Ray falls for a local woman (Clémence Poésy) working on a film shoot, and one of its actors, Jimmy, a belligerent dwarf (Jordan Prentice), is featured in a number of scenes that are real head scratchers. In one, he and Ray, in the company of prostitutes and high on cocaine, have a shouting match in which Jimmy rants about a black-white race war. It's as if McDonagh found Jimmy's antics more interesting than the story. They're not more interesting, just weirder.

There's also a discomforting sideshow aura about these scenes with Jimmy, whose small stature is too often used for comic effect. For a movie that is supposed to be about redemption and doing the right thing, "In Bruges" takes an inordinate number of cheap shots.
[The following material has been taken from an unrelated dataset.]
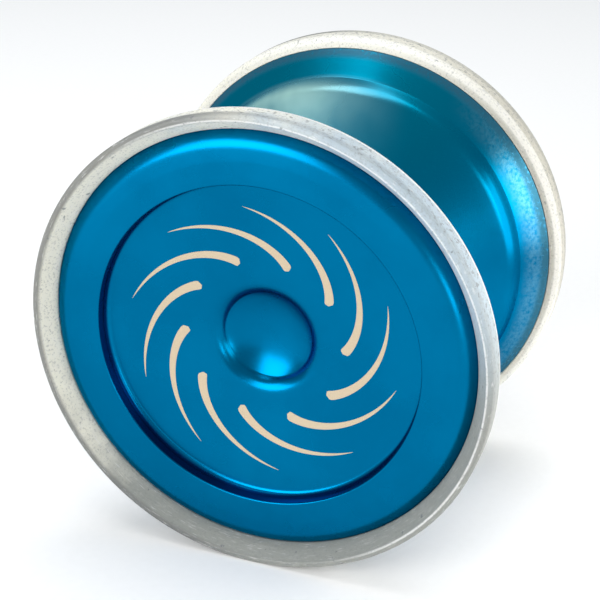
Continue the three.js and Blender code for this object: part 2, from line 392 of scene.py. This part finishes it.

The buddy-buddy badinage between Ray and Ken is sometimes amusing thanks to the rapport between the two actors. (Gleeson, as always, fills the screen with his roisterous presence.) But again, the cooked-up aspect of their relationship undercuts the verity. I'm also getting a little tired of movies about hit men. "In Bruges" tries to portray these guys as laborers who just happen to be in the business of offing people. Nothing comes through in the performances to indicate anything psychopathological. The only remorse Ray feels is for a job gone very bad. Presumably if the right person had been hit, he would be worry-free.

McDonagh darkens the story by introducing Fiennes's Harry late in the movie in what amounts to a standard chase. Fiennes is undeniably scary – he hasn't been this malevolent since "Schindler's List" – but he's essentially in the movie to jack up the violence quotient. Let's just say that the Bruges bell tower, all 366 steps of it, may not figure in your list of tourist attractions after you see this film.

McDonagh contrasts the picturesque storybook scenery and the bloodbaths in ways that are all too obvious. He reminds us that Hieronymus Bosch came from these parts. But his seesawing between slapstick and horror comes across as opportunistic because ultimately he cannot place the lives of these men in a credible moral context. Grade: C+

Rated R for strong bloody violence, pervasive language, and some drug use.